What are the details?

Gaines and Paula Scanlan — both former NCAA Division 1 athletes who are fighting against biological males who identify as females invading women's sports — gathered Monday with Republican Texas Gov. Greg Abbott at the Texas Women’s Hall of Fame at Texas Woman’s University in Denton for a ceremonial signing of the "Save Women’s Sports Act," which was signed into law in June, Fox News reported.

But there was trouble outside the venue.

Gaines told the cable network that "bottles are being thrown, protestors are spitting in people's faces, profanity is being yelled at children."

Gaines added in a separate Fox News interview Wednesday that the protesters "are the most hateful, vengeful, violent – really soulless people, and they do it in the name of love. They do it in the name of inclusion and tolerance and acceptance and all of those things, but that is not what we experienced. We experienced vitriol." 

Scanlan — a former member of the University of Pennsylvania women’s swim team alongside transgender swimmer Lia Thomas — added to the cable network that "to curse at children in front of their families is just really not OK." 

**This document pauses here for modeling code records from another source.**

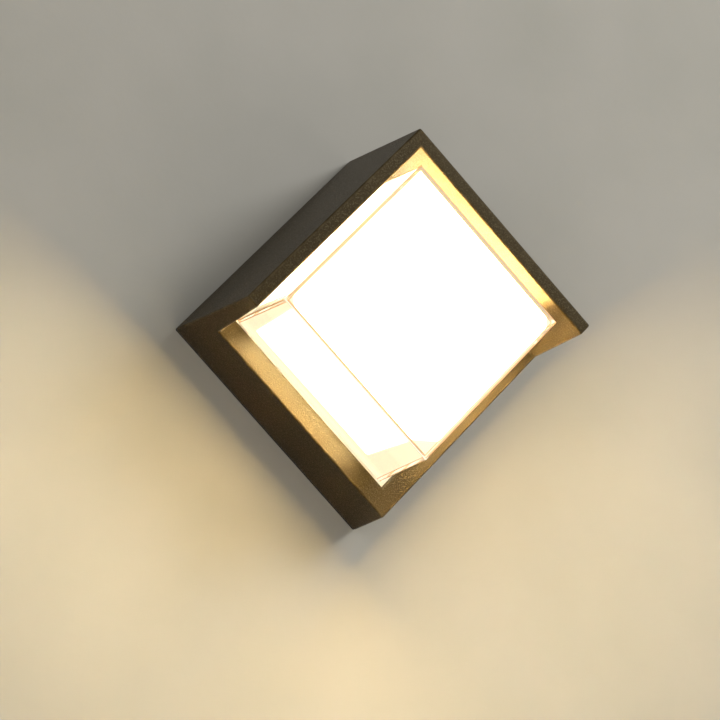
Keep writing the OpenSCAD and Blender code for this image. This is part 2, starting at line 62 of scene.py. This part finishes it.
class Shader:
    """A material with one Principled shader, and short ways to add nodes to it."""

    def __init__(self, name, colour=(0.8, 0.8, 0.8), roughness=0.5, metallic=0.0, **sockets):
        self.material = bpy.data.materials.new(name)
        self.material.use_nodes = True
        self.tree = self.material.node_tree
        self.tree.nodes.clear()
        self.surface = self.add("ShaderNodeBsdfPrincipled")
        output = self.add("ShaderNodeOutputMaterial")
        self.link(self.surface.outputs["BSDF"], output.inputs["Surface"])
        self.place = self.add("ShaderNodeTexCoord").outputs["Object"]
        self.surface.inputs["Base Color"].default_value = (*colour, 1)
        self.surface.inputs["Roughness"].default_value = roughness
        self.surface.inputs["Metallic"].default_value = metallic
        for socket, value in sockets.items():
            self.surface.inputs[socket.replace("_", " ")].default_value = value
        self.relief = None

    def add(self, kind, **settings):
        made = self.tree.nodes.new(kind)
        for key, value in settings.items():
            setattr(made, key, value)
        return made

    def link(self, start, end):
        self.tree.links.new(start, end)

    def feed(self, socket, value):
        """Links a node's output to a socket, or sets the socket to a number."""
        if isinstance(value, bpy.types.NodeSocket):
            self.link(value, socket)
        else:
            socket.default_value = value

    def math(self, operation, a, b=0.0):
        made = self.add("ShaderNodeMath", operation=operation)
        self.feed(made.inputs[0], a)
        self.feed(made.inputs[1], b)
        return made.outputs[0]

    def noise(self, size, detail=2.0, stretch=(1, 1, 1), seed=0.0):
        """Noise with features of about size metres, from 0 to 1."""
        moved = self.add("ShaderNodeMapping")
        moved.inputs["Scale"].default_value = stretch
        moved.inputs["Location"].default_value = (seed, seed * 0.7, seed * 1.3)
        self.link(self.place, moved.inputs["Vector"])
        made = self.add("ShaderNodeTexNoise")
        made.inputs["Scale"].default_value = 1 / size
        made.inputs["Detail"].default_value = detail
        self.link(moved.outputs["Vector"], made.inputs["Vector"])
        return made.outputs["Fac"]

    def cells(self, size):
        """Distance to the nearest of scattered points, about size metres apart."""
        made = self.add("ShaderNodeTexVoronoi", feature="F1")
        made.inputs["Scale"].default_value = 1 / size
        self.link(self.place, made.inputs["Vector"])
        return made.outputs["Distance"]

    def spread(self, value, low, high, start=0.3, end=0.7):
        """Maps start..end of value to low..high."""
        made = self.add("ShaderNodeMapRange")
        made.inputs["From Min"].default_value = start
        made.inputs["From Max"].default_value = end
        made.inputs["To Min"].default_value = low
        made.inputs["To Max"].default_value = high
        self.link(value, made.inputs["Value"])
        return made.outputs["Result"]

    def blend(self, factor, dark, light):
        """Mixes two colours, from dark where factor is 0 to light where it is 1."""
        made = self.add("ShaderNodeMix", data_type="RGBA")
        self.feed(made.inputs["Factor"], factor)
        for socket, value in ((made.inputs[6], dark), (made.inputs[7], light)):
            self.feed(socket, value if isinstance(value, bpy.types.NodeSocket) else (*value, 1))
        return made.outputs[2]

    def colour(self, value):
        self.link(value, self.surface.inputs["Base Color"])

    def rough(self, value):
        self.link(value, self.surface.inputs["Roughness"])

    def bump(self, height, distance, strength=1.0):
        """Adds a relief of the given height in metres on top of what is there."""
        made = self.add("ShaderNodeBump")
        made.inputs["Distance"].default_value = distance
        made.inputs["Strength"].default_value = strength
        self.link(height, made.inputs["Height"])
        if self.relief:
            self.link(self.relief, made.inputs["Normal"])
        self.relief = made.outputs["Normal"]
        self.link(self.relief, self.surface.inputs["Normal"])


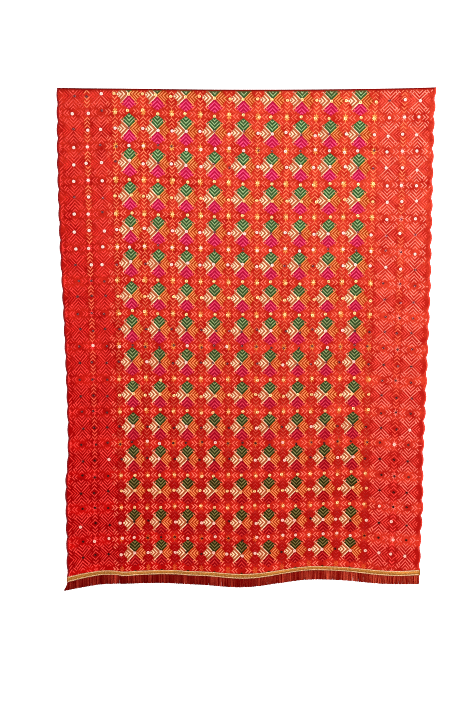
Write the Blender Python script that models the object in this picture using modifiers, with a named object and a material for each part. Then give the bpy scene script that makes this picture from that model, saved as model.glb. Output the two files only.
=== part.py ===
"""A phulkari shawl folded once across its middle and laid flat, right side out.

The embroidered cloth is one long panel. Its front half lies on top, rolls over at the fold and runs
on underneath as the back half. Each end has a gold braid sewn on its right side and a short thread
fringe below the braid. Metres, +Z up, +Y towards the fold, +X to the right as seen from above.
Places on the cut cloth are given as across, from its middle line, and along, from the front half's
middle row of motifs towards the fold.
"""

import math

import bmesh
import bpy

# The cut
half_width = 0.465            # from the middle line to the tips of the scallops
hem_along = -0.6405           # the front hem
cloth_thickness = 0.0012      # ground cloth and stitching together
scallops = 30                 # along one long side of one half
rows_per_scallop = 3
scallop_depth = 0.0055
scallop_band = 0.05           # how far in from the side the cloth follows the scallops

# The lie
seam_gap = 0.0003
layer_gap = 0.0005            # air between the two flat halves
fold_radius = 0.005           # outer radius of the soft roll at the fold
fold_sides = 8
fold_settle = 0.09            # how far from the fold the roll sinks back to the flat
fold_tuck = 0.03              # how far the front half's wall runs on underneath
back_shortfall = 0.012        # how far the back hem stays short of the front hem
origin_across = 0.0109        # the middle of the laid shawl, from the middle line
origin_along = -0.0342        # and from the middle row

# The trims
braid_width = 0.0125
braid_web = 0.0007            # thickness of the braid between its two edge cords
braid_cord = 0.0005           # how far the cords stand above the web
fringe_length = 0.0245
fringe_head = 0.003           # width of the strip that the strands hang from
front_strands = 104
back_strands = 60
strand_fill = 0.62            # share of the pitch that a strand's root takes
strand_waist = 0.7            # its size at the waist, against the root
waist_place = 0.55            # how far down the waist is
strand_unevenness = 0.06      # how much the strands' lengths differ
strand_swing = 0.0022         # how far a tip may hang to one side
strand_droop = 0.65           # how far a tip sinks from the root's height to its resting height
front_tip_height = 0.0030
back_tip_height = 0.0008
corner_flare = 0.011          # how far the front fringe fans out at the left corner
corner_flare_strands = 5      # over about this many strands

# The cloth lies a little higher where the back hem's braid is under it
trim_rise = 0.0016
back_rise_end = 0.028         # how far from the back hem the rise reaches
front_rise_end = 0.055

# The wall's points across the width, closer on the steep flanks
columns = (-0.465, -0.435, -0.40, -0.365, -0.335, -0.305, -0.27, -0.23, -0.18, -0.13, -0.07,
           -0.01, 0.05, 0.11, 0.17, 0.23, 0.29, 0.35, 0.41, 0.465)
back_columns = (-0.462, -0.42, -0.22, -0.03, 0.18, 0.42, 0.462)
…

In addition, Scanlan noted to Fox News that some of the signs the protesters were holding "had nothing to do with sports at all. It was almost like they didn’t even know why they were there."

'Somebody told me they know where I f***ing live'

Independent Women's Network's Austin chapter leader Michelle Evans added to Fox News Digital that she was assaulted after leaving the building where the signing took place in order to observe the protest; Evans estimated there were around 250 "rabid" protesters on hand.

"When I turned around to go back inside of the building, that's when somebody threw water on me," Evans added to the cable network. "Somebody told me they know where I f***ing live. There was somebody that got in front of me to try to physically block me from going back inside and pushed her body up against mine. Somebody hit my arm, and then someone — a woman in a pink ski mask and sunglasses — spit into my open eye."

Evans told Fox News that a suspect was apprehended and that she told law enforcement she wanted to press charges and that police told her the suspect would be issued a ticket for a misdemeanor assault.

Evans also was disturbed by how protesters treated the young girls who attended the signing: "As they were being walked out by their mothers, and there was a police officer in front and in back of them, the protesters were getting in the kids' faces and screaming and harassing them, frightening them. It was out of control."

Lee University volleyball player Macy Petty also attended the signing and said on social media that the protesters were "extremely hostile":

Fox News said the bill that Abbott signed into law in June follows similar legislation he signed in 2021 that requires public school teams through high school "to be designated by students’ sex assigned at birth."